Drew is an accomplished trial attorney with over three decades of successful jury and non-jury trial and appellate court experience in both Massachusetts and Federal courts. Drew has successfully represented clients in a wide variety of cases, including multi-million dollar personal injury actions, $1.1 million for copyright infringement, and $1.2 million for damaging several works of art.
He is a former president of the Board of Directors of the Photographic Resource Center and has been on the Board of the Griffin Museum for the last seven years.
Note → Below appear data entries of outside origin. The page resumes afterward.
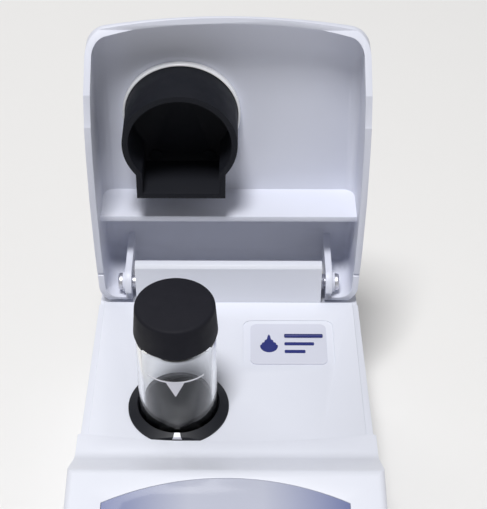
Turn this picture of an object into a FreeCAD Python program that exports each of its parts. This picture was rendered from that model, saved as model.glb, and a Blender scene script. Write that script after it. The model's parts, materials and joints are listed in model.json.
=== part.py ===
import FreeCAD, Part
import math
import os

import Sketcher

# Portable turbidity meter: a hand-held box with a measuring well at its rear, a hinged lid that
# darkens the well, and a sloping front panel with a display and keys.
#
# Frame: +X right, +Y towards the hinge, +Z up, millimetres.  The origin is on the table, under the
# middle of the whole object with its lid open.  Sizes are thought out from the deck: the flat top
# beside the well, whose rear edge is y = 0 and whose surface is z = 0 in the helpers below.

Vector = FreeCAD.Vector

DIMENSIONS = [
    # frame
    ("deck_rear", 80.29, "row y of the deck's rear edge"),
    ("deck_height", 50.0, "row z of the deck"),
    # housing
    ("deck_half_rear", 43.0, "half width of the deck at the hinge"),
    ("deck_half_front", 44.1, "half width of the deck at the step"),
    ("deck_side", 61.0, "length of the deck along its sides"),
    ("deck_centre", 64.2, "length of the deck on its middle line"),
    ("deck_rise", 1.2, "height of the deck over the shoulder round it"),
    ("rear_half", 44.6, "half width of the housing at the hinge"),
    ("neck_half", 46.4, "half width of the housing at the step"),
    ("front_half", 47.0, "half width of the front block"),
    ("rear_reach", 13.0, "how far the housing goes behind the deck"),
    ("shelf_drop", 3.3, "shelf behind the deck, under the lid's ears"),
    ("toe_y", 71.0, "where the slope up to the crest starts"),
    ("toe_rise", 1.6, "height of the slope's foot"),
    ("step_rise", 0.7, "height of the step at the front of the deck"),
    ("crest_y", 88.0, "distance of the crest from the deck's rear edge"),
    ("crest_rise", 15.4, "height of the crest over the deck"),
    ("front_y", 192.0, "distance of the front end from the deck's rear edge"),
    ("front_rise", 3.5, "height of the panel's front edge over the deck"),
    ("split_drop", 22.0, "depth of the line where the two shells meet"),
    ("base_drop", 48.5, "depth of the underside"),
    ("wall", 2.4, "wall of the shells"),
    ("foot_height", 1.5, "part of a foot that stands proud"),
    # hinge
    ("hinge_y", 6.5, "hinge axis behind the deck's rear edge"),
    ("hinge_z", 3.9, "hinge axis over the deck"),
    ("open_angle", 92.5, "angle of the lid's stop, from closed"),
    ("pin_radius", 2.1, "hinge pin"),
    ("pin_fit", 0.05, "radial clearance of the pin in the lid"),
    ("block_half", 31.9, "half width of the hinge block"),
    ("block_rise", 16.4, "height of the hinge block"),
    ("block_reach", 10.7, "rear face of the hinge block"),
    ("pin_start", 26.8, "inner end of a hinge pin"),
    # lid
    ("lid_half", 45.9, "half width of the lid at its widest"),
    ("lid_flank_radius", 1000.0, "curve of the lid's flanks in plan"),
    ("lid_widest", 40.0, "distance of the widest place"),
    ("lid_nose", 91.2, "distance of the nose"),
    ("lid_nose_radius", 196.0, "curve of the nose in plan"),
    ("lid_wall", 2.1, "wall of the lid"),
    ("lid_gap", 0.4, "gap between the rim and the housing"),
    ("ceiling", 23.5, "ceiling of the closed lid over the deck"),
    ("ear_radius", 6.4, "rounded end of the lid's ears"),
    ("lug_inner", 33.5, "inner face of a lug"),
    ("lug_outer", 35.7, "outer face of a lug"),
    ("ledge_y", 19.0, "cross wall in the lid"),
    ("ledge_wall", 2.0, "thickness of the cross wall"),
    ("ledge_depth", 15.7, "depth of the cross wall"),
    # well
    ("well_x", 15.65, "well axis left of the middle"),
    ("well_y", 48.56, "well axis in front of the deck's rear edge"),
    ("well_bore", 12.85, "radius of the bore"),
    ("well_outer", 14.2, "outer radius of the chamber"),
    ("well_floor", 44.8, "depth of the bore"),
    ("flange_radius", 16.15, "ring round the well's mouth"),
    ("flange_edge", 0.6, "height of the ring's outer wall"),
    ("flange_lip", 13.2, "radius of the ring's top edge"),
    ("flange_rise", 2.3, "height of the ring"),
    ("flange_flat", 14.4, "flat front of the ring from the axis"),
    # light shield
    ("shield_y", 51.3, "shield axis in front of the deck's rear edge"),
    ("shield_outer", 18.77, "outer radius of the light shield"),
    ("shield_wall", 2.0, "wall of the light shield"),
    ("shield_end", 1.5, "thickness of the shield's closed end"),
    ("shield_gap", 0.1, "room between the shield and the inside of the lid"),
    ("shield_length", 20.2, "length of the light shield"),
    ("shield_tab_half", 14.67, "half width of the shield's square side"),
    ("shield_tab_reach", 21.2, "reach of the square side from the axis"),
    ("shield_screw_x", 9.0, "shield screws beside the axis"),
    ("shield_screw_y", 16.6, "shield screws behind the axis, in the square side"),
    ("collar_radius", 19.66, "white ring round the shield"),
    ("collar_height", 2.4, "height of the white ring"),
    # vial
    ("vial_radius", 12.5, "glass"),
    ("vial_bore", 10.9, "inside of the glass"),
    ("vial_floor", 1.8, "thickness of the glass floor"),
    ("vial_height", 63.2, "height of the glass"),
    ("vial_raised", 20.15, "depth of the vial's foot below the deck, raised"),
    ("cap_seat", 54.8, "height of the cap's lower edge on the vial"),
    ("cap_height", 10.9, "height of the cap"),
    ("cap_radius", 12.35, "radius of the cap at its top"),
    ("cap_skirt", 13.0, "radius of the cap at its lower edge"),
    ("cap_bore", 10.3, "inside of the cap"),
    ("mark_level", 44.4, "height of the fill line on the vial"),
    # panel
    ("window_half", 36.0, "half width of the display window"),
    ("window_length", 45.0, "length of the display window"),
    ("window_arch", 81.0, "curve of the window's rear edge"),
    ("window_wall", 1.2, "thickness of the window"),
    ("key_width", 13.0, "width of a key"),
    ("key_depth", 9.0, "depth of a key"),
    ("key_pitch_x", 17.5, "keys across"),
    ("key_travel", 0.6, "travel of a key"),
    # label
    ("label_x", 20.35, "middle of the label"),
    ("label_y", 20.05, "middle of the label"),
    ("label_width", 25.7, "width of the label"),
    ("label_depth", 18.9, "depth of the label"),
    ("label_frame_width", 30.6, "width of the recess round the label"),
    ("label_frame_depth", 22.5, "depth of the recess round the label"),
    ("label_sink", 0.45, "depth of the recess"),
    # batteries
    ("cell_radius", 7.15, "battery cell"),
    ("cell_length", 50.0, "battery cell"),
    ("bay_half", 33.0, "half width of the battery bay"),
    ("bay_rear", 112.0, "rear end of the battery bay"),
    ("bay_front", 172.0, "front end of the battery bay"),
    ("door_travel", 4.0, "travel of the battery door"),
    ("door_wall", 1.8, "thickness of the battery door"),
    ("fit_gap", 0.35, "gap between pieces that slide or drop in"),
]


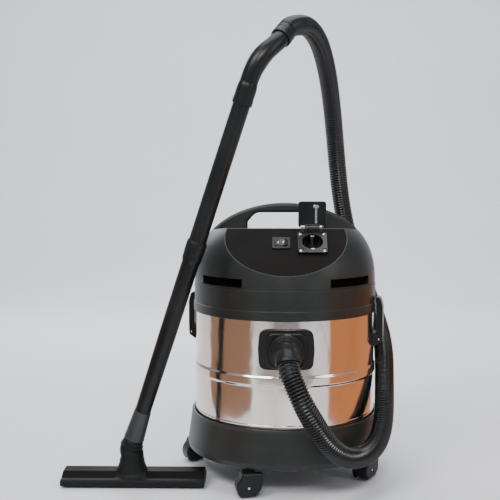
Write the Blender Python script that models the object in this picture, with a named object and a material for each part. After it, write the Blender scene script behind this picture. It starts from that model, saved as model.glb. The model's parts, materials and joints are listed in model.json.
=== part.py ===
"""Wet and dry shop vacuum: steel tank on a caster base, domed motor head, hose, wand and floor nozzle.

Units are metres, +Z is up and the floor is z = 0.  The front, with the hose inlet, faces -Y.
Every piece hangs from the empty vacuum_axis, the upright centre line of the tank.
"""
import math

import bmesh
import bpy
import numpy as np
from mathutils import Matrix, Vector

# ---------------------------------------------------------------- driving dimensions
GAP = 0.0003                     # between pieces that touch
FIT = 0.0004                     # radial clearance of a push, sliding or turning fit
AXIS_X = 0.1122                  # tank centre line, from the middle of the whole machine
AXIS_Y = 0.0110

TANK_RADIUS = 0.1715
TANK_WALL = 0.0008
TANK_HEIGHT = 0.2567
BEAD_LOW = 0.132                 # raised bead round the tank, above the tank's bottom
BEAD_WIDTH = 0.021
BEAD_RISE = 0.0022

BASE_BOTTOM = 0.048              # underside of the base above the floor
BASE_FLOOR = 0.004
BASE_HEIGHT = 0.074
BASE_WALL = 0.0065
BASE_FLARE = 0.0085
LEDGE_HEIGHT = 0.0165            # ring that carries the tank and the caster stems
LEDGE_WIDTH = 0.024

CASTER_COUNT = 4
CASTER_START = math.radians(-107)
CASTER_SETBACK = 0.0015          # stems stand this far inside the tank's radius
CASTER_TRAIL = 0.018
CASTER_REST = [math.radians(a) for a in (190, 233, 250, 206)]
WHEEL_RADIUS = 0.019
WHEEL_WIDTH = 0.020
HOOD_CHEEK = 0.0055
HOOD_COVER = 0.0035              # hood past the wheel's tread
STEM_RADIUS = 0.004
STEM_LENGTH = 0.0120
AXLE_RADIUS = 0.0025

RIM_WALL = 0.003                 # head rim outside the tank
RIM_DROP = 0.012                 # head rim below the deck
LIP_HEIGHT = 0.0175
BAND_HEIGHT = 0.042              # deck underside up to the head's seam
DECK_THICKNESS = 0.0035
DECK_PORT = 0.041
SEAL_HEIGHT = 0.005
SEAL_WIDTH = 0.0075

DOME_HEIGHT = 0.149              # full height of the dome curve above the seam
DOME_POWER = 2.5
DOME_WALL = 0.003
RIDGE_HEIGHT = 0.1047            # where the slanted panel meets the top, above the seam
RIDGE_SETBACK = 0.0958           # ridge behind the head's radius
PANEL_TILT = math.radians(40)
TOP_TILT = math.radians(6)
PANEL_THICKNESS = 0.002
PANEL_MARGIN = 0.003
PANEL_BACKING = 0.0052
SLOT_LOW = 0.003
SLOT_HEIGHT = 0.0155
SLOT_ANGLES = (math.radians(27), math.radians(62))

HANDLE_REACH = 0.136             # half the span of the carry handle
HANDLE_DEPTH = 0.028
HAND_GAP_WIDTH = 0.146
HAND_GAP_TOP = 0.110
HAND_GAP_HEIGHT = 0.133          # top of the hand gap above the seam

SWITCH_X = -0.0085
SWITCH_V = -0.0400
SWITCH_FRAME = (0.033, 0.029)
SWITCH_BORE = (0.0228, 0.0172)
SWITCH_RISE = 0.0022
SWITCH_DEPTH = 0.014
ROCKER_TILT = math.radians(6)

SOCKET_X = 0.048
SOCKET_V = -0.0400
SOCKET_SIZE = 0.054
SOCKET_RISE = 0.0045
WELL_RADIUS = 0.019
WELL_WALL = 0.0022
WELL_DEPTH = 0.017
LID_WIDTH = 0.051
LID_LENGTH = 0.048
LID_THICKNESS = 0.005
LID_OPEN = math.radians(130)
PIN_RADIUS = 0.0014
KNUCKLE_RADIUS = 0.0034
KNUCKLE_LENGTH = 0.028

GLAND_ANGLE = math.radians(112)
GLAND_HEIGHT = 0.031
GLAND_RADIUS = 0.0085
CORD_BORE = 0.0042

FAN_RADIUS = 0.0635
FAN_HEIGHT = 0.045
MOTOR_RADIUS = 0.048
MOTOR_HEIGHT = 0.054
HOUSING_WALL = 0.002
SHAFT_RADIUS = 0.004
BEARING_RADIUS = 0.011
BEARING_HEIGHT = 0.007
GASKET_HEIGHT = 0.003

CAGE_RADIUS = 0.039
CAGE_WALL = 0.003
CAGE_HEIGHT = 0.084
BALL_RADIUS = 0.020
SLEEVE_THICKNESS = 0.0065

INLET_HEIGHT = 0.2012            # inlet centre above the tank's bottom
INLET_PLATE = (0.100, 0.070)
INLET_BOSS = (0.072, 0.063)
INLET_BORE = 0.0209
PLATE_THICKNESS = 0.006
BOSS_RISE = 0.0150               # boss, collar and ring faces, in front of the tank
COLLAR_RISE = 0.0300
COLLAR_RADIUS = 0.0305
RING_RISE = 0.0380
RING_RADIUS = 0.0260
GASKET_THICKNESS = 0.002
CUFF_RADIUS = 0.0222
CUFF_BORE = 0.0165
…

Drew was an adjunct professor at Boston University for six years where he taught Legal Issues for Arts Administrators in the graduate school Arts Administration Program. Drew has been a frequent guest lecturer to academic, professional, business and legal groups on copyright and trademark law, art law and general business law. He writes frequently on copyright law, contract law and legal and business issues for photographers and artists. Drew was awarded the first annual Attorney of the Year Award by the Massachusetts Volunteer Lawyers for the Arts in 2002.
Frances Jakubek
Frances Jakubek is an image-maker, independent curator, and consultant for artists. She is the co-founder of A Yellow Rose Project, past Director of the Bruce Silverstein Gallery in New York City, and Associate Curator of the Griffin Museum of Photography in Massachusetts.
Recent curatorial appointments include Potential Space: A Serious Look at Child’s Play featuring works by Nancy Richards Farese; Critical Mass, Portland, Oregon; Filter Photo, Chicago; The Griffin Museum of Photography; British Journal of Photography; Les Rencontres d’Arles, France; Save Art Space, Los Angeles; and Photo District News.
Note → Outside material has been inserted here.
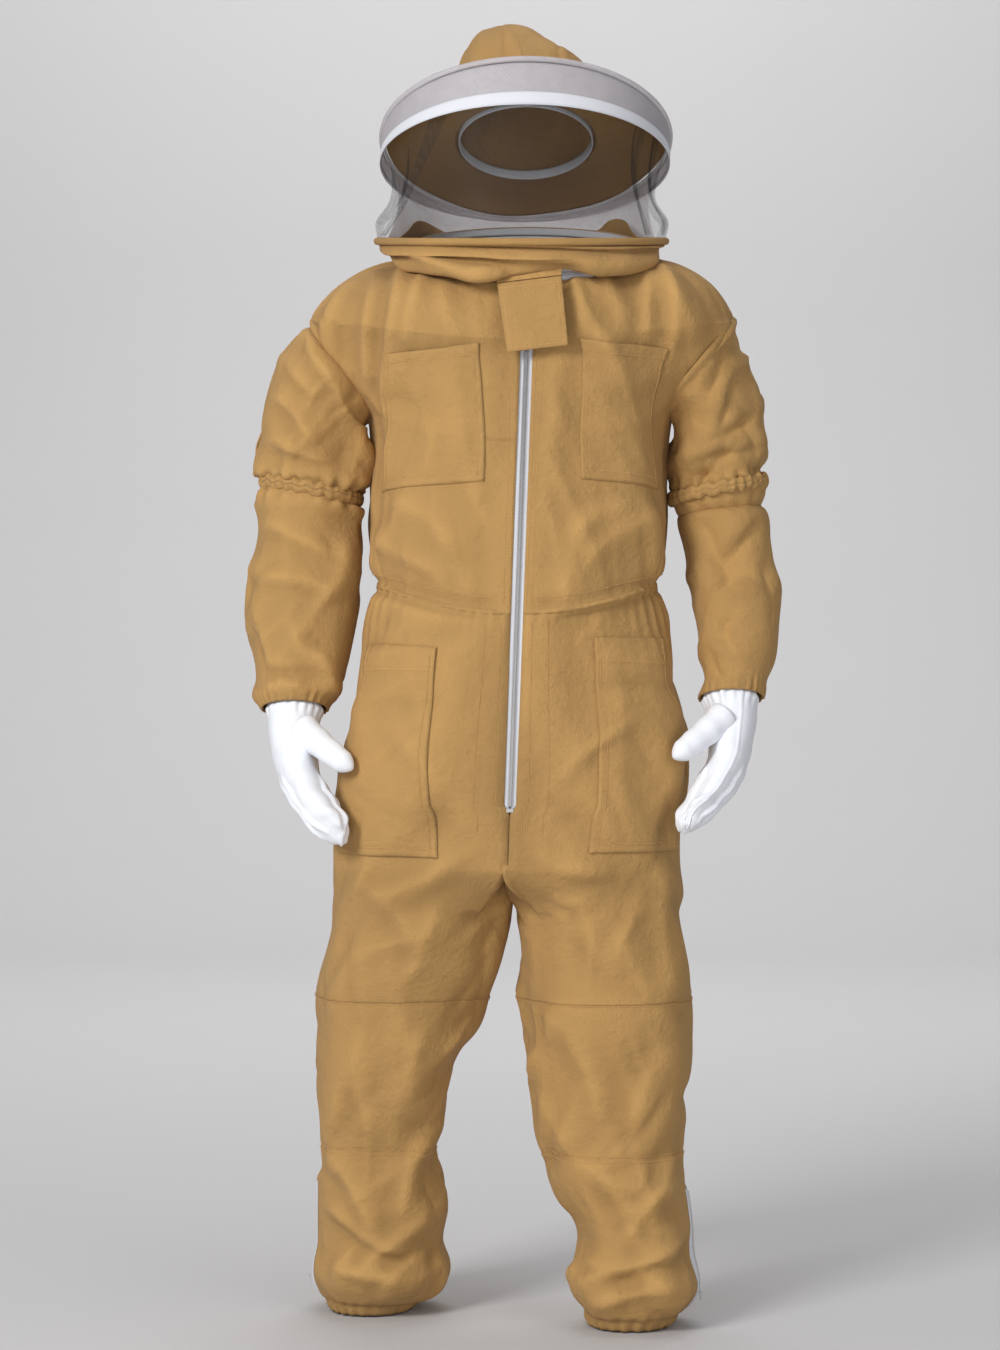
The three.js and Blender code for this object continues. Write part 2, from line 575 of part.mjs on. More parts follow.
function torus({ centre, radius, tilt, wire }, steps = 44) {
  return bend(new THREE.TorusGeometry(radius, wire, 8, steps), (x, y, z) => {
    const turn = (Math.atan2(x, y) / (2 * Math.PI) + 1) % 1;
    return onRing({ centre, radius, tilt }, turn, Math.hypot(x, y) - radius, z);
  });
}
add("hood_hoop", torus(HOOP), TWILL);
add("brim_rim", torus(BRIM), WHITE_TAPE);

// Collar: v 0 at the neck zip, 1 at the hoop, with a slack fold that droops outwards.
function collar(u, v) {
  const low = onRing(NECK, u, -1.5, 18.5);
  const high = onRing(HOOP, u, -2, -HOOP.wire - 3);
  const slack = Math.sin(Math.PI * v);
  const p = low.lerp(high, v);
  const out = p.clone().sub(V(HOOP.centre.x, HOOP.centre.y, p.z)).setLength(9 * slack);
  return p.add(out);
}
const collarAhead = (u, v) => collar((u * (1 - BACK_TURN[1] + BACK_TURN[0]) + BACK_TURN[1]) % 1, v);
const collarBehind = (u, v) => collar(lerp(BACK_TURN[0], BACK_TURN[1], u), v);
add("collar_front", panel(collarAhead, [0, 1, 30], [0, 1, 4]), TWILL);
add("collar_back", panel(collarBehind, [0.005, 0.995, 12], [0, 1, 4]), TWILL);

// Veil: v 0 at the hoop, 1 at the brim.
function veil(u, v) {
  const low = onRing(HOOP, u, -3, HOOP.wire + 2.5);
  const high = onRing(BRIM, u, -2, -BRIM.wire - 2.5);
  const p = low.clone().lerp(high, v);
  const pinch = -10 * Math.sin(Math.PI * v) * Math.sin(2 * Math.PI * u) ** 2;
  const out = p.clone().sub(V(HOOP.centre.x, HOOP.centre.y, p.z)).setLength(Math.abs(pinch));
  return p.sub(out);
}
const veilHeight = (u) => veil(u, 1).distanceTo(veil(u, 0));
const bandShare = (u) => Math.min(0.55, BAND / veilHeight(u));
const band = (u, v) => veil(u, 1 - bandShare(u) * (1 - v));
const belowBand = (u, v) => veil(u, (1 - bandShare(u) - 1 / veilHeight(u)) * v);
const VEIL_SEAM = 0.3; // turn at which the front window meets the back
const mesh = 1.2;
const around = (a, b) => (u, v) => belowBand((lerp(a, b, u) + 1) % 1, v);
add("veil_front", panel(around(-VEIL_SEAM, VEIL_SEAM), [0, 1, 26], [0, 1, 5], 0, mesh), BLACK_MESH);
add("veil_back", panel(around(VEIL_SEAM, 1 - VEIL_SEAM), [0.003, 0.997, 18], [0, 1, 3], 0, mesh), WHITE_MESH);
add("veil_band", tube(band, [0, 1, 2], 40, 0, mesh), WHITE_MESH);

// Brim and crown are turned shapes, tilted back with the hat
const hatPoint = (r, a, h) => onRing({ ...BRIM, radius: r }, a, 0, h);
function turned(profile, steps) {
  const points = profile.map(([r, h]) => new THREE.Vector2(r, h));
  return bend(new THREE.LatheGeometry(points, steps), (x, y, z) => {
    const turn = (Math.atan2(x, z) / (2 * Math.PI) + 1) % 1;
    return hatPoint(Math.hypot(x, z), turn, y);
  });
}
const brimIn = HEAD_RADIUS + 1;
const brimOut = BRIM.radius - BRIM.wire - 0.6;
add(
  "brim",
  turned([[brimIn, 0], [brimOut, -2], [brimOut, 1], [150, 3.5], [brimIn, 3], [brimIn, 0]], 40),
  TWILL,
);
const crownOutline = (grow) =>
  Array.from({ length: 8 }, (_, i) => {
    const a = (i / 7) * (Math.PI / 2);
    return [(HEAD_RADIUS + grow) * Math.pow(Math.cos(a), 0.62) * (i < 7 ? 1 : 0), 4 + (CROWN_HEIGHT + grow) * Math.sin(a)];
  });
const crownProfile = [...crownOutline(0).toReversed(), ...crownOutline(-CLOTH)];
add("crown", turned(crownProfile, 32), TWILL);
const [bandIn, bandOut] = [HEAD_RADIUS - CLOTH - 3.4, HEAD_RADIUS - CLOTH - 1.2];
add("sweatband", turned([[bandIn, -14], [bandOut, -14], [bandOut, 18], [bandIn, 18], [bandIn, -14]], 32), WHITE_TAPE);

// Flap over the meeting of the zips, sewn to the hood's collar, with its hook and loop pads

const FLAP = { hinge: V(22, -174, 1379), width: 84, drop: 90, lean: 7 };
const flapTurn = new THREE.Quaternion().setFromAxisAngle(V(0, 1, 0), degToRad(-FLAP.lean));
function flapBoard(width, thick, from, to, y) {
  const board = new THREE.BoxGeometry(width, thick, to - from, 6, 1, 5);
  return bend(board, (x, py, z) =>
    V(x, py + y, z - (from + to) / 2).applyQuaternion(flapTurn).add(FLAP.hinge),
  );
}
add("flap", flapBoard(FLAP.width, CLOTH, 0, FLAP.drop, 0), TWILL);
const flapYoke = (u, v) => {
  const seat = V(lerp(-FLAP.width / 2, FLAP.width / 2, u), 0, 1.2).applyQuaternion(flapTurn).add(FLAP.hinge);
  const turn = Math.asin((seat.x - NECK.centre.x) / NECK.radius) / (2 * Math.PI);
  return seat.lerp(onRing(NECK, turn, 5, 19), v);
};
add("flap_yoke", panel(flapYoke, [0, 1, 4], [0, 1, 3]), TWILL);
add("flap_hook_pad", flapBoard(50, 1, FLAP.drop - 30, FLAP.drop - 8, CLOTH / 2 + 0.9), HOOK_LOOP);
const padSurface = frontPatch(1, [18, 42], [1296, 1316]);
add("flap_loop_pad", panel(padSurface, [0, 1, 2], [0, 1, 2], PATCH_LIFT, 1.2), HOOK_LOOP);

// Ankle sliders, at the foot of each ankle zip when it is closed
for (const { side, out } of SIDES) {
  const z = ANKLE_ZIP[0] + 12;
  const middle = out > 0 ? 0.25 : 0.75;
  const surface = trouser(side, out, ANKLE_ZIP[0], ANKLE_ZIP[1]);
  const seat = lifted(surface, middle, (z - ANKLE_ZIP[0]) / (ANKLE_ZIP[1] - ANKLE_ZIP[0]), CLOTH / 2 + 5);
  const body = new THREE.BoxGeometry(3, 9, 12, 1, 2, 2);
  add(`ankle_slider_${side}`, bend(body, (x, y, zz) => V(x + out * 4.7, y * (1 - zz / 40), zz).add(seat)), STEEL);
}

export default suit;
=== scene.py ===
"""A beekeeping suit: khaki twill coverall, round veil hood and white leather gloves.

Lengths inside the shape functions are millimetres above the trouser hems, +X the wearer's left and -Y the
front; place() turns them into the frame's metres.
"""

import math

import bmesh
import bpy
import numpy as np
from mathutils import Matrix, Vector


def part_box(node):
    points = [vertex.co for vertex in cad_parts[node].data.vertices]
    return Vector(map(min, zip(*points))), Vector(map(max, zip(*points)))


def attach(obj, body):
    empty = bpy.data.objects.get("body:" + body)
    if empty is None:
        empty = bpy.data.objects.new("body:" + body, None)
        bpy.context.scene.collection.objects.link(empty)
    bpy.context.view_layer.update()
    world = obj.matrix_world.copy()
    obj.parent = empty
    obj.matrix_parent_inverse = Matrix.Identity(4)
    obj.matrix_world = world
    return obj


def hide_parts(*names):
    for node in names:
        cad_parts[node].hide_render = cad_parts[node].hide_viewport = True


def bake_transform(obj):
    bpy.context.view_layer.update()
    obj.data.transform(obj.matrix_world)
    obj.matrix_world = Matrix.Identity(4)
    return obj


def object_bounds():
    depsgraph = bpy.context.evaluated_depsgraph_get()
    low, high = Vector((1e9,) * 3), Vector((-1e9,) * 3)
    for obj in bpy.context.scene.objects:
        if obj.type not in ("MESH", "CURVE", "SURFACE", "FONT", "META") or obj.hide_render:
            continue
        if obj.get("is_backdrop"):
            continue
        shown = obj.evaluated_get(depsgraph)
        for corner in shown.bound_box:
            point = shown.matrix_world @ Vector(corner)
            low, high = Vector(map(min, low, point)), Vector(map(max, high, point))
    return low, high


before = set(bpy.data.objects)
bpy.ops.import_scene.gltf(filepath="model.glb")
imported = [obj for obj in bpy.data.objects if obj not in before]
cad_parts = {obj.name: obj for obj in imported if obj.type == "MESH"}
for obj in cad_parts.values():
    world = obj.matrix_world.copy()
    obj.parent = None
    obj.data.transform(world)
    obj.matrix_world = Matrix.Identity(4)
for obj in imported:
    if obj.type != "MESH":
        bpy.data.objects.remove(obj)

bl_info = {
    "name": "Beekeeping suit",
    "version": (1, 0, 0),
    "blender": (4, 5, 0),
    "location": "View3D > Sidebar > Bee suit",
    "description": "Builds the cloth, veil, zips and gloves of a beekeeping suit around its frame",
    "category": "Add Mesh",
}

MM = 0.001
LOW, HIGH = (np.array(corner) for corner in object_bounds())
SEAT = -1000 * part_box("shin_left")[0][2]  # height of the origin above the hems
ROUND = 2.4  # exponent of the trunk's rounded section
CLOTH_WALL = 0.9
KNEE_LAP = 4.0  # how far a thigh's lower edge hangs over the lower leg
SIDES = (("right", -1), ("left", 1))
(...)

Jakubek has been a panelist for the Massachusetts Cultural Council’s Photography fellowships, speaker for SPE National and Colorado Photographic Arts Center, and lecturer for the School of Visual Arts, University of New Mexico, and Washington and Lee University. She has taught workshops for the Cambridge Art Association, Maine Media, and the University of Iowa and serves as an advisor to the Rhode Island School of Design and Clark University program.